A charter dated 1266 gives evidence of four generations of Charterises: Robert de Carnoto, a knight who is said to be the son of Thomas, who was the son of another Thomas, who was the son of Walther. In 1280 Sir Thomas de Charteris was appointed Lord Chancellor of Scotland by Alexander III of Scotland.

===Wars of Scottish Independence===

In 1296 Andrew de Charteris rendered homage to Edward I of England and appears on the Ragman Rolls. However, he soon took up the fight for Scottish independence. As a result, his estates were forfeited to John Balliol, who was the English-sponsored King of Scotland. Andrew's son, William Charteris, was a supporter of Robert the Bruce and was with Bruce when Comyn was killed at Dumfries in 1306. Sir Thomas Charteris was a faithful supporter of the Scottish Crown and was appointed ambassador to England. He was appointed as Lord High Chancellor of Scotland in 1342 by David II of Scotland and was killed at the Battle of Durham in 1346.

===16th century and clan conflicts===

In 1526 a feud arose with the Clan Kirkpatrick (Kilpatrick). It is recorded in Pitcairn's Criminal Trials of Scotland that John Charteris of Amisfield, along with his brother and two sons, were charged with the murder of Roger Kilpatrick, son of Alexander Kilpatrick in March 1526.

In 1530 a more notable dispute took place, when Sir Robert Charteris, the eight Laird, fought a duel with Sir James Douglas of Drumlanrig, which has been described as one of the last great chivalric contests. The king himself watched the duel which was fought with such fury that Charteris's sword was broken and the king had to send his men to part the combatants.

Another branch of the clan were the Charterises of Kinfauns, who disputed the chiefship with their cousins of Dumfriesshire. The Charterises of Kinfauns are said to have received their lands as a reward for supporting Robert the Bruce against the English. However, they came into a feud with the Clan Ruthven who often disputed the authority of the Charterises. The Ruthvens held considerable sway over Perth from their Huntingtower Castle.

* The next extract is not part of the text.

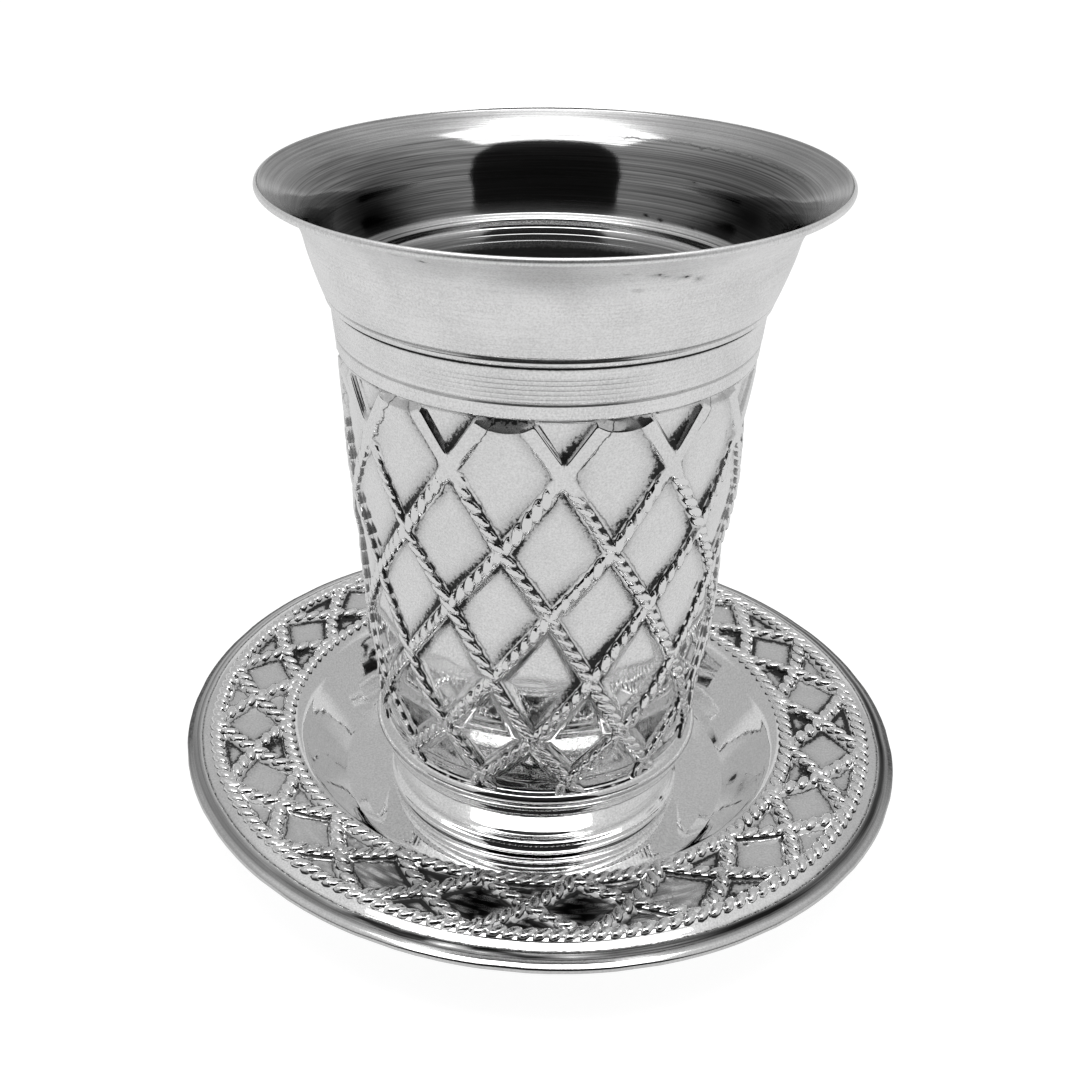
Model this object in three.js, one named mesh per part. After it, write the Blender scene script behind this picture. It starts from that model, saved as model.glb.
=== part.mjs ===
// A silver kiddush cup standing on its saucer.
//
// Millimetres, +Z up. The origin is the centre of the saucer's underside, so the set stands on z = 0.
// The front of the set faces -Y. Both pieces are spun vessels of sheet silver: the cup has a flared
// mouth, a lattice of crossing ropes on its body and a hollow foot, and the saucer has a ring of
// crossing ropes on its brim round a deep plain well.

import * as THREE from 'three';

const DEGREE = Math.PI / 180;

// Both pieces
const SHEET = 0.8;                 // thickness of the silver
const ROUND_SIDES = 40;            // facets round a plain ring
const HIDDEN_SIDES = 32;           // facets round a ring that hardly shows
const RESTING_GAP = 0.3;           // between the cup's foot and the saucer's floor
const SLOPE_SHARE = 0.6;           // of the sheet, by which a sloping wall's underside moves outwards

// Saucer, heights from the table
const FLOOR_RADIUS = 21.5;         // flat disc that the set stands on
const DISH = { radius: 29.3, height: 3.8 };
const WELL_WALL = { radius: 31.3, height: 5.9 };
const WELL_LIP = { radius: 33.6, height: 8.95 };
const INNER_ROPE = { radius: 35.7, crest: 10.5 };
const OUTER_ROPE = { radius: 45.75, crest: 11.3 };
const ROPE_HALF_WIDTH = 0.95;
const ROPE_RISE = 0.85;            // of a rope over the brim beside it
const SAUCER_CROSSINGS = 20;
const SAUCER_STRAND_HALF_WIDTH = 1.15;
const SAUCER_STRAND_HALF_TOP = 0.5;
const BRIM_CREASE = { radius: 47.8, height: 10.65 };
const SAUCER_EDGE = { radius: 50.1, height: 10.0, halfThickness: 0.25 };
const ROPE_CLEARANCE = 0.35;       // from a rope's foot to the first ring of the lattice

// Cup foot
const FOOT_BOTTOM = SHEET + RESTING_GAP;
const FLANGE_RADIUS = 20.9;
const FLANGE_THICKNESS = 0.9;
const FOOT_BAND = { bottomRadius: 20.1, bottom: 2.8, topRadius: 21.7, top: 8.5 };
const FOOT_GROOVE = { radius: 21.3, height: 9.4 };
const FOOT_BAND_HOLLOW = 0.1;      // of its middle, inside a straight line from top to bottom
const BEAD = { radius: 22.8, height: 11.4, halfHeight: 1.2, halfFlat: 0.5, neckRadius: 22.0 };
const BOWL_FLOOR = { radius: 18.9, height: 12.4 };
const INNER_BODY_HEIGHTS = [14.5, 27, 44, 74.2];

// Cup body, where the ropes cross
const CROSSING_HEIGHTS = [60.6, 50.1, 40.9, 30.9, 21.4, 14.3];
const CUP_CROSSINGS = 12;
const LATTICE_TOP = 67.3;
const STRAND_HALF_WIDTH = 1.35;     // of a strand's foot, measured level
const STRAND_HALF_TOP = 0.7;        // of its flat top
const STRAND_RISE = 0.75;
const PILLOW = 0.2;                // swell of a panel between the ropes
const CROSSING_SHARE = 0.2;        // of the way to the next crossing, where two strands part
const TWIST_AT_TOP = 5.6;          // degrees round from the front
const TWIST_FALL = 8.0;            // degrees lost on the way down
const TWIST_POWER = 1.7;

// Cup mouth
const PLAIN_BAND = { radius: 26.75, bottom: 67.9 };
const SEAM = { height: 74.8, bandRadius: 27.4, mouthRadius: 27.85 };
const RIM = { radius: 36.0, height: 89.3 };
const LIP_RADIUS = 0.55;           // half the thickness of the rolled lip
const LIP_ANGLES = [135, 65, 0];   // of its rings, from level outwards and up, over the top
const SEAM_DEPTH = 0.2;            // height of the step under the seam
const MOUTH_HEIGHTS = [88, 86, 83, 78.5];
const INNER_MOUTH_HEIGHTS = [76, 84.5, 87.5];
const MOUTH_WALL = 0.92;           // of the flaring mouth, measured level

// Radius over the ropes of the body, from the bead to the plain band
const bodyCurve = curveThrough([
  [12.5, 22.0], [19, 22.8], [26, 23.9], [36, 24.4], [43, 24.95], [50, 25.75], [58, 26.15], [68, 26.75],
]);

// Outer radius of the mouth, from the seam to the rim
const mouthCurve = curveThrough([
  [SEAM.height, SEAM.mouthRadius], [78, 29.0], [81, 29.95], [84, 30.8], [86.5, 32.6], [RIM.height, RIM.radius],
]);

// A smooth curve through [height, radius] points, read as radius at a height.
function curveThrough(points) {
  const spline = new THREE.SplineCurve(points.map(([height, radius]) => new THREE.Vector2(height, radius)));
  const samples = spline.getPoints(points.length * 16);
  return (height) => {
    const last = samples.length - 1;
    const after = samples.findIndex((sample) => sample.x >= height);
    if (after <= 0) return after === 0 ? samples[0].y : samples[last].y;
    const [low, high] = [samples[after - 1], samples[after]];
    return THREE.MathUtils.mapLinear(height, low.x, high.x, low.y, high.y);
  };
}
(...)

In 1544 Patrick, Lord Ruthven was elected as Provost of Perth but at the intervention of Cardinal Beaton, Ruthven was deprived of the office and Charteris of Kinfauns was appointed instead. The city refused to acknowledge Charteris and barred the gates against him. Charteris along with Lord Gray and the Clan Leslie then attacked the town. However, they were repulsed by the Ruthvens, who were assisted by the Moncreiffs. As a result, Ruthven remained Provost of Perth until 1584, when William Ruthven, Earl of Gowrie was executed. John Charteris had been killed by the earl's heir on Edinburgh High Street in 1552.

===17th century and civil war===

Sir John Charteris of Amsfield was appointed one of the Commissioners of Parliament to confirm the Treaty of Ripon in 1641. John supported the National Covenant but did not rise against the king. As a result, he was imprisoned in Edinburgh in 1643 but was released in March 1645. He afterwards joined the forces of James Graham, 1st Marquis of Montrose and was with the royal forces when they were surprised at the Battle of Philiphaugh in September 1645. John's brother, Captain Alexander Charteris was one of Montrose's staff and was with him on his ill-fated campaign in Caithness in 1650. Alexander Charteris was captured with Montrose and was executed by the Maiden in Edinburgh on 21 June 1650. The family estates then passed through an heiress to Thomas Hogg, who later assumed the name of Charteris.

===18th and 19th centuries===

Colonel Francis Charteris who was the male representative of the family, bought lands near Haddington, which he renamed Amsfield to recall his ancestor's family seat in Nithsdale. He left an only daughter, Janet, who married the Earl of Wemyss. Their second son was Francis Wemyss who later assumed the name Charteris. The Charteris estates near Haddington have since been sold, although Gosford House is still the seat of the Earl of Wemyss and March, chief of the name and arms of Charteris.

==Chief==

Since 2008, the family's chief has been The Right Honourable James Donald Charteris, Earl of Wemyss and March, Viscount of Peebles, Lord Wemyss of Elcho, Lord Elcho and Methil, Lord Douglas of Neidpath, Lyne and Munard.